> Work required: Print verbatim the opening line of the material and every subsequent line through the one containing "return step.outputs[0]".

> Information provided:
********************

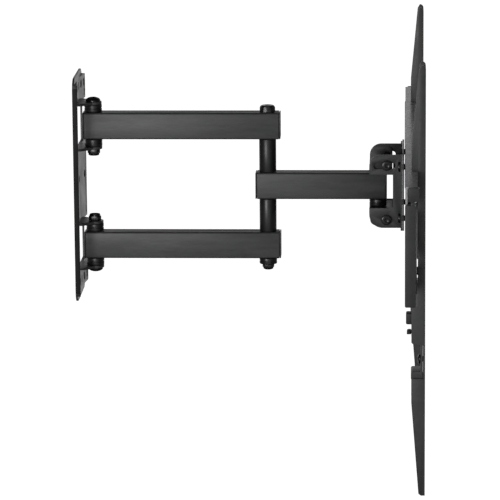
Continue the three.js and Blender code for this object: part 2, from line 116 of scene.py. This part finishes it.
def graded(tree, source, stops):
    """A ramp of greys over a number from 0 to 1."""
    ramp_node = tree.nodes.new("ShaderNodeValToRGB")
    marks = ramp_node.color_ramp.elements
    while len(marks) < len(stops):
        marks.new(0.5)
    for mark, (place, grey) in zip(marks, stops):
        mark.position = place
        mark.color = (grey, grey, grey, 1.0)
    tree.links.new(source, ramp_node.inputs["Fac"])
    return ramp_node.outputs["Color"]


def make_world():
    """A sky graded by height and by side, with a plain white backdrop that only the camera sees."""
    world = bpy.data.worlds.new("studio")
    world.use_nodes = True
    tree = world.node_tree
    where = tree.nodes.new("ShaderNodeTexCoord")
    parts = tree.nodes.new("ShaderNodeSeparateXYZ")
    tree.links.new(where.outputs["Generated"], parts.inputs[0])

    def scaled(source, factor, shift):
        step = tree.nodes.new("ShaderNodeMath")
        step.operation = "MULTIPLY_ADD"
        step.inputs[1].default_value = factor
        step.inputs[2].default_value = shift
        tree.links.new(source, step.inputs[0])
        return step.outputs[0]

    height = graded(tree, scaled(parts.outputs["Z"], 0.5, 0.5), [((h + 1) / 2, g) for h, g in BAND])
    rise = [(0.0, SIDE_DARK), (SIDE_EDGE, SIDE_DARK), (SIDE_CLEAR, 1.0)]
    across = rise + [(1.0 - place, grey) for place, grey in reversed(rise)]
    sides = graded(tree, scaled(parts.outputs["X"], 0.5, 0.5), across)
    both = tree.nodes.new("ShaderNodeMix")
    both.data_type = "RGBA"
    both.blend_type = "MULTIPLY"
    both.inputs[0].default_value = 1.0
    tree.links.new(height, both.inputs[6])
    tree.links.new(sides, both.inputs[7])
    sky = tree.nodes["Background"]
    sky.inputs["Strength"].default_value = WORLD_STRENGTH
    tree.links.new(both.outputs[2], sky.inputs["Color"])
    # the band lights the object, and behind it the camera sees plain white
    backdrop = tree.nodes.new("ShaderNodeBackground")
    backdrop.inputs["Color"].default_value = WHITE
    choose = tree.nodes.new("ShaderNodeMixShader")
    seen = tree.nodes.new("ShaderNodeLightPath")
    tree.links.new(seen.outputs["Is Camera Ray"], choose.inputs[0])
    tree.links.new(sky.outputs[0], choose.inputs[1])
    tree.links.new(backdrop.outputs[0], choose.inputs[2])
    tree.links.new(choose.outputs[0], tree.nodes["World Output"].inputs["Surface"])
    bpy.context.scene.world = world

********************

> Right answer:
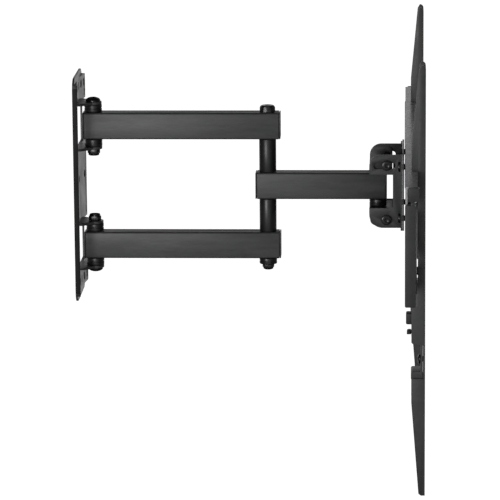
Continue the three.js and Blender code for this object: part 2, from line 116 of scene.py. This part finishes it.
def graded(tree, source, stops):
    """A ramp of greys over a number from 0 to 1."""
    ramp_node = tree.nodes.new("ShaderNodeValToRGB")
    marks = ramp_node.color_ramp.elements
    while len(marks) < len(stops):
        marks.new(0.5)
    for mark, (place, grey) in zip(marks, stops):
        mark.position = place
        mark.color = (grey, grey, grey, 1.0)
    tree.links.new(source, ramp_node.inputs["Fac"])
    return ramp_node.outputs["Color"]


def make_world():
    """A sky graded by height and by side, with a plain white backdrop that only the camera sees."""
    world = bpy.data.worlds.new("studio")
    world.use_nodes = True
    tree = world.node_tree
    where = tree.nodes.new("ShaderNodeTexCoord")
    parts = tree.nodes.new("ShaderNodeSeparateXYZ")
    tree.links.new(where.outputs["Generated"], parts.inputs[0])

    def scaled(source, factor, shift):
        step = tree.nodes.new("ShaderNodeMath")
        step.operation = "MULTIPLY_ADD"
        step.inputs[1].default_value = factor
        step.inputs[2].default_value = shift
        tree.links.new(source, step.inputs[0])
        return step.outputs[0]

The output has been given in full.